INSTRUCTION: Will you give every entry again exactly as it stands?

%%

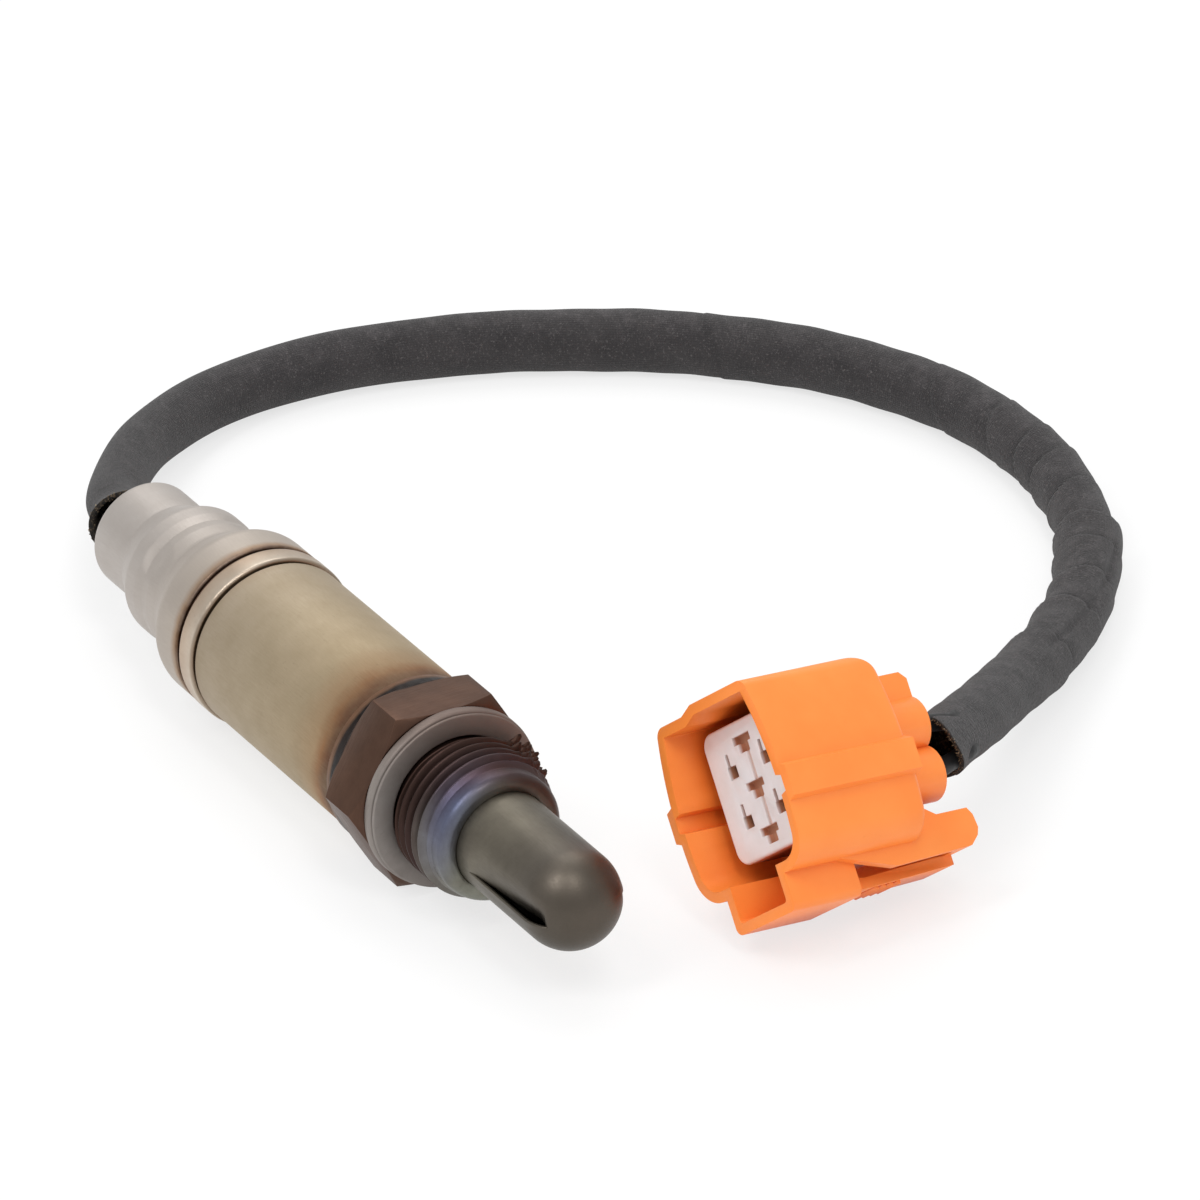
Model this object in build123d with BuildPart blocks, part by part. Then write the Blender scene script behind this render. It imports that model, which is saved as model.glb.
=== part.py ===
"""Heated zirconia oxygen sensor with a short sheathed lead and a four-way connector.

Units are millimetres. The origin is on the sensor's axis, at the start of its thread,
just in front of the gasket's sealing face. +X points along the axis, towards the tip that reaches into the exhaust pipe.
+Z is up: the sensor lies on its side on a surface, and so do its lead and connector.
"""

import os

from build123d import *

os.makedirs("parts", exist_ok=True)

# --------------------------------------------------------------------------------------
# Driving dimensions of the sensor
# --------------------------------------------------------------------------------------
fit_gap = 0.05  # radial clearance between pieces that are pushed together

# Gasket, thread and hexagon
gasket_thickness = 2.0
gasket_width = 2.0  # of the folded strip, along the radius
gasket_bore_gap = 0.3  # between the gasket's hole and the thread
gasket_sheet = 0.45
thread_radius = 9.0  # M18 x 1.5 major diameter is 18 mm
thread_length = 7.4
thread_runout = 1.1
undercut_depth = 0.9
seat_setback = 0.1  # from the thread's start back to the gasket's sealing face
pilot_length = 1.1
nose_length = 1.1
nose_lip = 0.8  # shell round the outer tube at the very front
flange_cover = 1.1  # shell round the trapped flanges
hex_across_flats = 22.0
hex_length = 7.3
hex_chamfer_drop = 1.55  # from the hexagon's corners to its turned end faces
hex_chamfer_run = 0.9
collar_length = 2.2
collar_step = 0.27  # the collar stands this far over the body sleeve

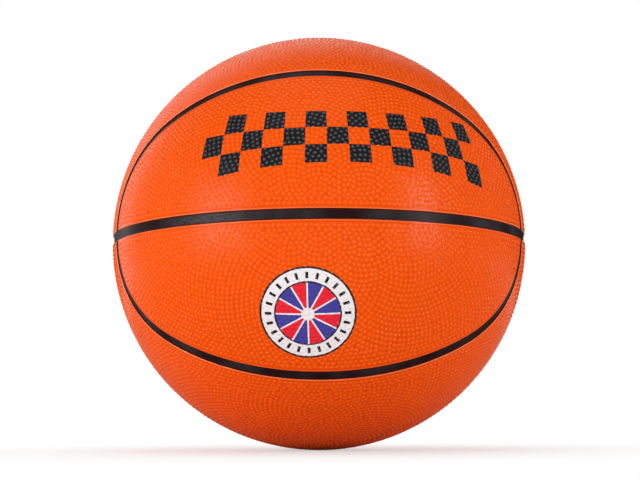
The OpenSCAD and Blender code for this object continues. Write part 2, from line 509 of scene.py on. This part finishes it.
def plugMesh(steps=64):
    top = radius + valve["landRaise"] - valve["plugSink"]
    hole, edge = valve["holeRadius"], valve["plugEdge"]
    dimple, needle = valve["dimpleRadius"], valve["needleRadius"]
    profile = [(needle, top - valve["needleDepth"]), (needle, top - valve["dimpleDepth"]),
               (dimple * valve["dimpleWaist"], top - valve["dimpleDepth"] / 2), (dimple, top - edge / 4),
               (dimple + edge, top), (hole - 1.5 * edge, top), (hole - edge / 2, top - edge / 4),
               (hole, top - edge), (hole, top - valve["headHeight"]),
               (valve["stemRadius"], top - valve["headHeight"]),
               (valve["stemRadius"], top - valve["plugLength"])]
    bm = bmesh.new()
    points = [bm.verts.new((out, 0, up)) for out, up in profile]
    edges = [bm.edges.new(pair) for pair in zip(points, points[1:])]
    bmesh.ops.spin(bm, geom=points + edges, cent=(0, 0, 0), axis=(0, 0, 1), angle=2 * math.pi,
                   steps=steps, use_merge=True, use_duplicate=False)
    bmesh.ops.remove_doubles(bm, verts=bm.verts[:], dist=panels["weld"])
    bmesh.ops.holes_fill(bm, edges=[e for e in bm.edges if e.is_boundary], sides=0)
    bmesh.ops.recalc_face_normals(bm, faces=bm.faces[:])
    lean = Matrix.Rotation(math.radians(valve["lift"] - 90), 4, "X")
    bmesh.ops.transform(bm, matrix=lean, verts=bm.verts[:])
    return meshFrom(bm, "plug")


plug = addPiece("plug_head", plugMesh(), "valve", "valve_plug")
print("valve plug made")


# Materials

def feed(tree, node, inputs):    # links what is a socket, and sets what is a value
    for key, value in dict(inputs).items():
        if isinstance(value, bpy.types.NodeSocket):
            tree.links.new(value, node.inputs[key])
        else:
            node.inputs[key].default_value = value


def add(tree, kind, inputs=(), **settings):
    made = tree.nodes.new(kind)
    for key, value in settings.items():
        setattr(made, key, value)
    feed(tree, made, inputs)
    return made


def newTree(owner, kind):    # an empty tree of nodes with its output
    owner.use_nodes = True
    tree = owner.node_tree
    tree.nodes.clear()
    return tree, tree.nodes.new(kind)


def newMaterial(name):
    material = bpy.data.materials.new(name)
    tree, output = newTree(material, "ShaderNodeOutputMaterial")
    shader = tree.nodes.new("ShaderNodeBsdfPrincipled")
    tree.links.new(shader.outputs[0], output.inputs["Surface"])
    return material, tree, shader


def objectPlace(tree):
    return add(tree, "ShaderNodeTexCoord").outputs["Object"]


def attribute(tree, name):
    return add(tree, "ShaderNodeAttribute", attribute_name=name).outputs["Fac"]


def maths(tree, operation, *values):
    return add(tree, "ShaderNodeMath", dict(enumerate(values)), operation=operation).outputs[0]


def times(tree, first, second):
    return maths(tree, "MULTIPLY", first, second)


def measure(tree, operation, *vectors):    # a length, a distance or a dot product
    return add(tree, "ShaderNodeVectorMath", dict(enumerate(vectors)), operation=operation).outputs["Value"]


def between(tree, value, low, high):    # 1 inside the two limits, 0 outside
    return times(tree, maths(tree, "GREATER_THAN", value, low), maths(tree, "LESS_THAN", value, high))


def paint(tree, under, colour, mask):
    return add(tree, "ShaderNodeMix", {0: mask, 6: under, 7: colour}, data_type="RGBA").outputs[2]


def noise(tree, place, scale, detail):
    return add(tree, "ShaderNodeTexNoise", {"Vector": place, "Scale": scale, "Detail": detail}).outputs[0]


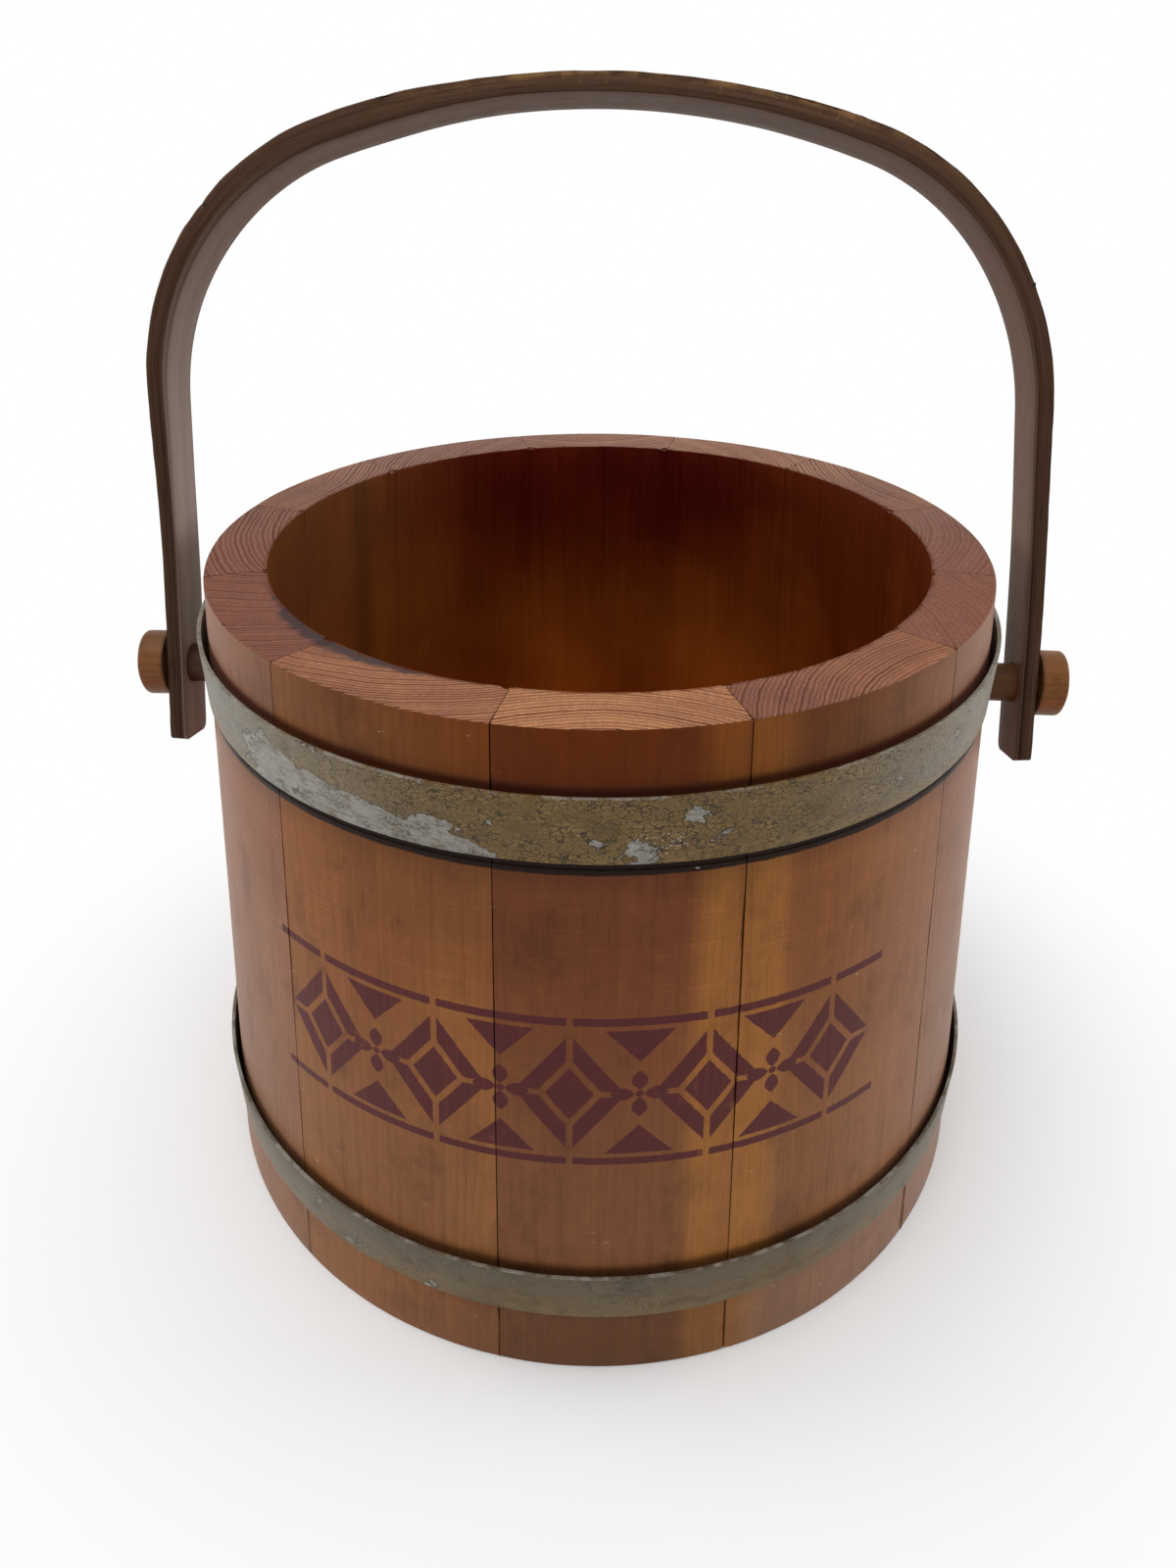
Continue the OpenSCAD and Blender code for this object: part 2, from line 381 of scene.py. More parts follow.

%%

TASK SOLUTION:
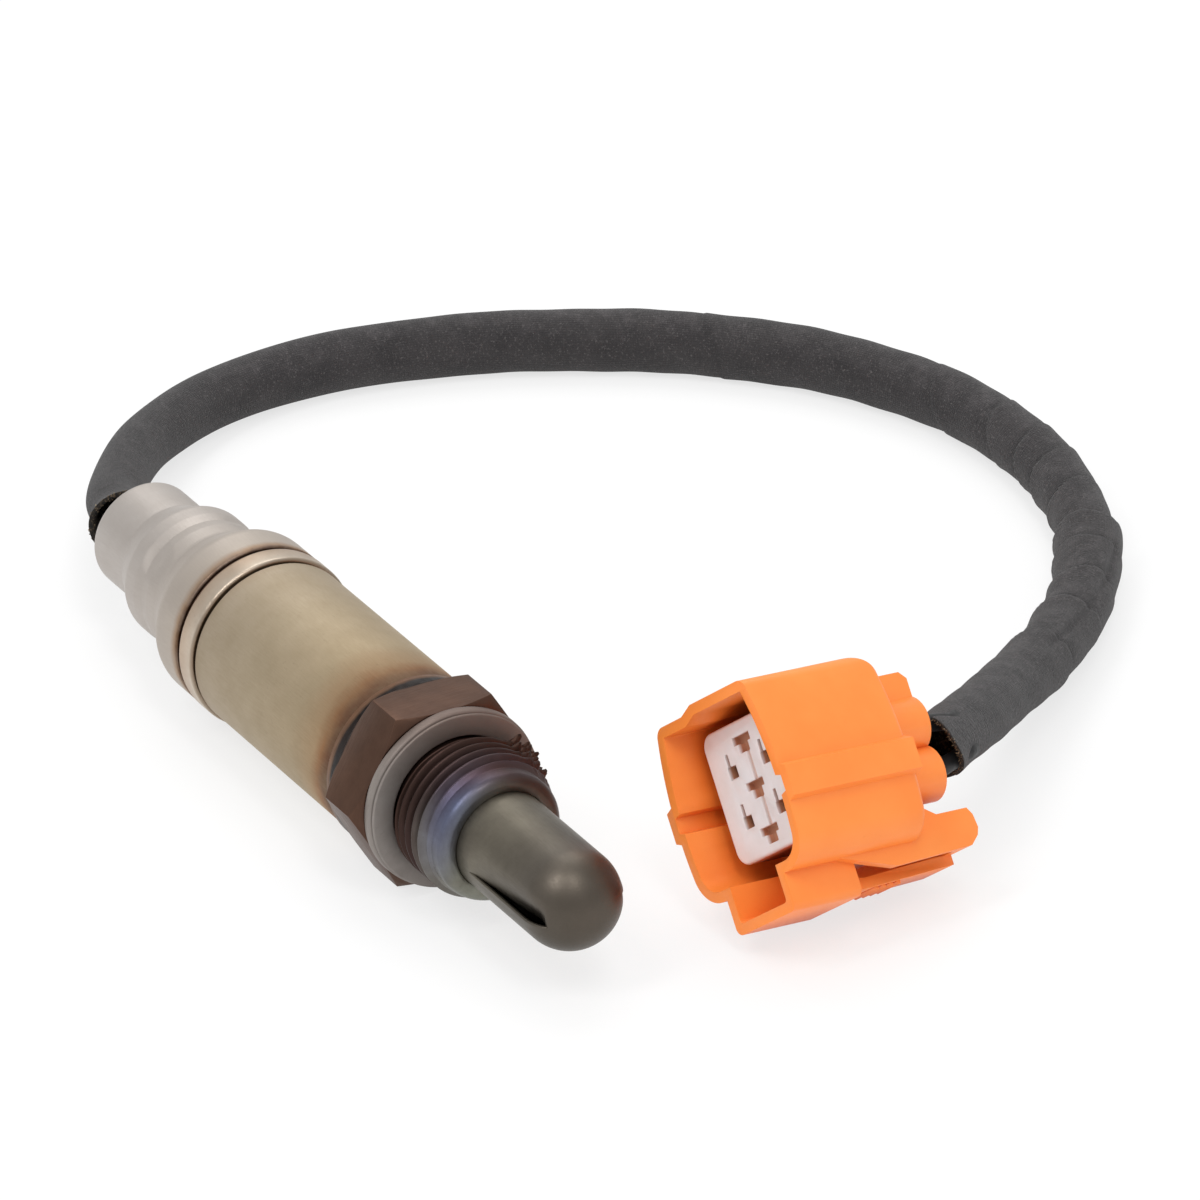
Model this object in build123d with BuildPart blocks, part by part. Then write the Blender scene script behind this render. It imports that model, which is saved as model.glb.
=== part.py ===
"""Heated zirconia oxygen sensor with a short sheathed lead and a four-way connector.

Units are millimetres. The origin is on the sensor's axis, at the start of its thread,
just in front of the gasket's sealing face. +X points along the axis, towards the tip that reaches into the exhaust pipe.
+Z is up: the sensor lies on its side on a surface, and so do its lead and connector.
"""

import os

from build123d import *

os.makedirs("parts", exist_ok=True)

# --------------------------------------------------------------------------------------
# Driving dimensions of the sensor
# --------------------------------------------------------------------------------------
fit_gap = 0.05  # radial clearance between pieces that are pushed together

# Gasket, thread and hexagon
gasket_thickness = 2.0
gasket_width = 2.0  # of the folded strip, along the radius
gasket_bore_gap = 0.3  # between the gasket's hole and the thread
gasket_sheet = 0.45
thread_radius = 9.0  # M18 x 1.5 major diameter is 18 mm
thread_length = 7.4
thread_runout = 1.1
undercut_depth = 0.9
seat_setback = 0.1  # from the thread's start back to the gasket's sealing face
pilot_length = 1.1
nose_length = 1.1
nose_lip = 0.8  # shell round the outer tube at the very front
flange_cover = 1.1  # shell round the trapped flanges
hex_across_flats = 22.0
hex_length = 7.3
hex_chamfer_drop = 1.55  # from the hexagon's corners to its turned end faces
hex_chamfer_run = 0.9
collar_length = 2.2
collar_step = 0.27  # the collar stands this far over the body sleeve

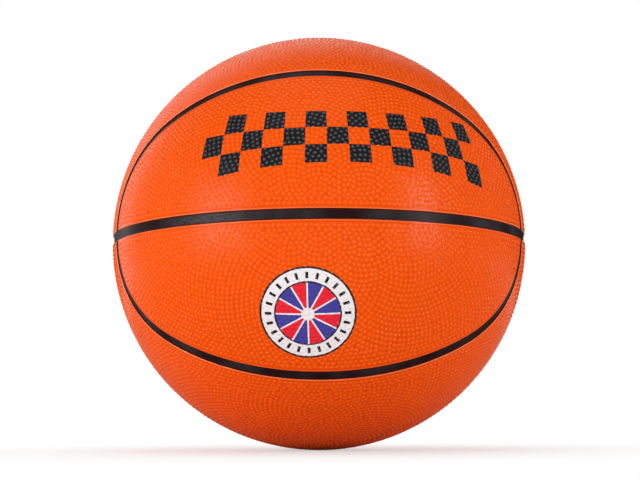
The OpenSCAD and Blender code for this object continues. Write part 2, from line 509 of scene.py on. This part finishes it.
def plugMesh(steps=64):
    top = radius + valve["landRaise"] - valve["plugSink"]
    hole, edge = valve["holeRadius"], valve["plugEdge"]
    dimple, needle = valve["dimpleRadius"], valve["needleRadius"]
    profile = [(needle, top - valve["needleDepth"]), (needle, top - valve["dimpleDepth"]),
               (dimple * valve["dimpleWaist"], top - valve["dimpleDepth"] / 2), (dimple, top - edge / 4),
               (dimple + edge, top), (hole - 1.5 * edge, top), (hole - edge / 2, top - edge / 4),
               (hole, top - edge), (hole, top - valve["headHeight"]),
               (valve["stemRadius"], top - valve["headHeight"]),
               (valve["stemRadius"], top - valve["plugLength"])]
    bm = bmesh.new()
    points = [bm.verts.new((out, 0, up)) for out, up in profile]
    edges = [bm.edges.new(pair) for pair in zip(points, points[1:])]
    bmesh.ops.spin(bm, geom=points + edges, cent=(0, 0, 0), axis=(0, 0, 1), angle=2 * math.pi,
                   steps=steps, use_merge=True, use_duplicate=False)
    bmesh.ops.remove_doubles(bm, verts=bm.verts[:], dist=panels["weld"])
    bmesh.ops.holes_fill(bm, edges=[e for e in bm.edges if e.is_boundary], sides=0)
    bmesh.ops.recalc_face_normals(bm, faces=bm.faces[:])
    lean = Matrix.Rotation(math.radians(valve["lift"] - 90), 4, "X")
    bmesh.ops.transform(bm, matrix=lean, verts=bm.verts[:])
    return meshFrom(bm, "plug")


plug = addPiece("plug_head", plugMesh(), "valve", "valve_plug")
print("valve plug made")


# Materials

def feed(tree, node, inputs):    # links what is a socket, and sets what is a value
    for key, value in dict(inputs).items():
        if isinstance(value, bpy.types.NodeSocket):
            tree.links.new(value, node.inputs[key])
        else:
            node.inputs[key].default_value = value


def add(tree, kind, inputs=(), **settings):
    made = tree.nodes.new(kind)
    for key, value in settings.items():
        setattr(made, key, value)
    feed(tree, made, inputs)
    return made


def newTree(owner, kind):    # an empty tree of nodes with its output
    owner.use_nodes = True
    tree = owner.node_tree
    tree.nodes.clear()
    return tree, tree.nodes.new(kind)


def newMaterial(name):
    material = bpy.data.materials.new(name)
    tree, output = newTree(material, "ShaderNodeOutputMaterial")
    shader = tree.nodes.new("ShaderNodeBsdfPrincipled")
    tree.links.new(shader.outputs[0], output.inputs["Surface"])
    return material, tree, shader


def objectPlace(tree):
    return add(tree, "ShaderNodeTexCoord").outputs["Object"]


def attribute(tree, name):
    return add(tree, "ShaderNodeAttribute", attribute_name=name).outputs["Fac"]


def maths(tree, operation, *values):
    return add(tree, "ShaderNodeMath", dict(enumerate(values)), operation=operation).outputs[0]


def times(tree, first, second):
    return maths(tree, "MULTIPLY", first, second)


def measure(tree, operation, *vectors):    # a length, a distance or a dot product
    return add(tree, "ShaderNodeVectorMath", dict(enumerate(vectors)), operation=operation).outputs["Value"]


def between(tree, value, low, high):    # 1 inside the two limits, 0 outside
    return times(tree, maths(tree, "GREATER_THAN", value, low), maths(tree, "LESS_THAN", value, high))


def paint(tree, under, colour, mask):
    return add(tree, "ShaderNodeMix", {0: mask, 6: under, 7: colour}, data_type="RGBA").outputs[2]


def noise(tree, place, scale, detail):
    return add(tree, "ShaderNodeTexNoise", {"Vector": place, "Scale": scale, "Detail": detail}).outputs[0]


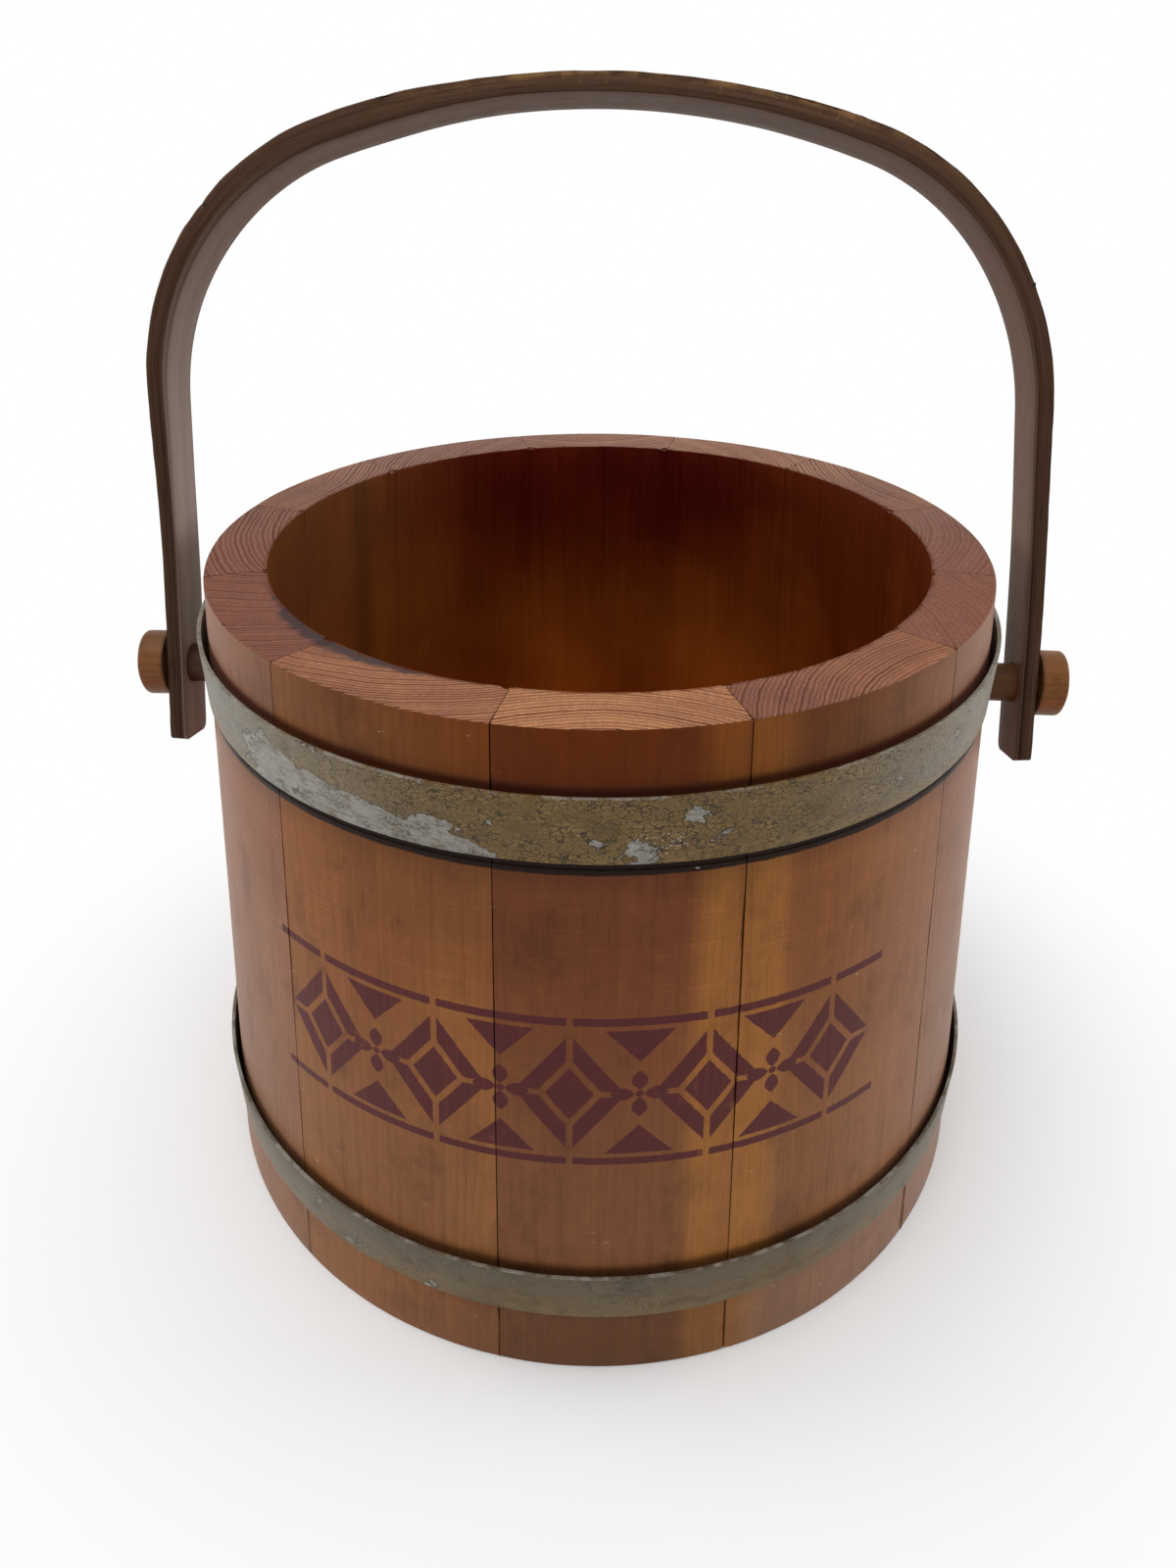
Continue the OpenSCAD and Blender code for this object: part 2, from line 381 of scene.py. More parts follow.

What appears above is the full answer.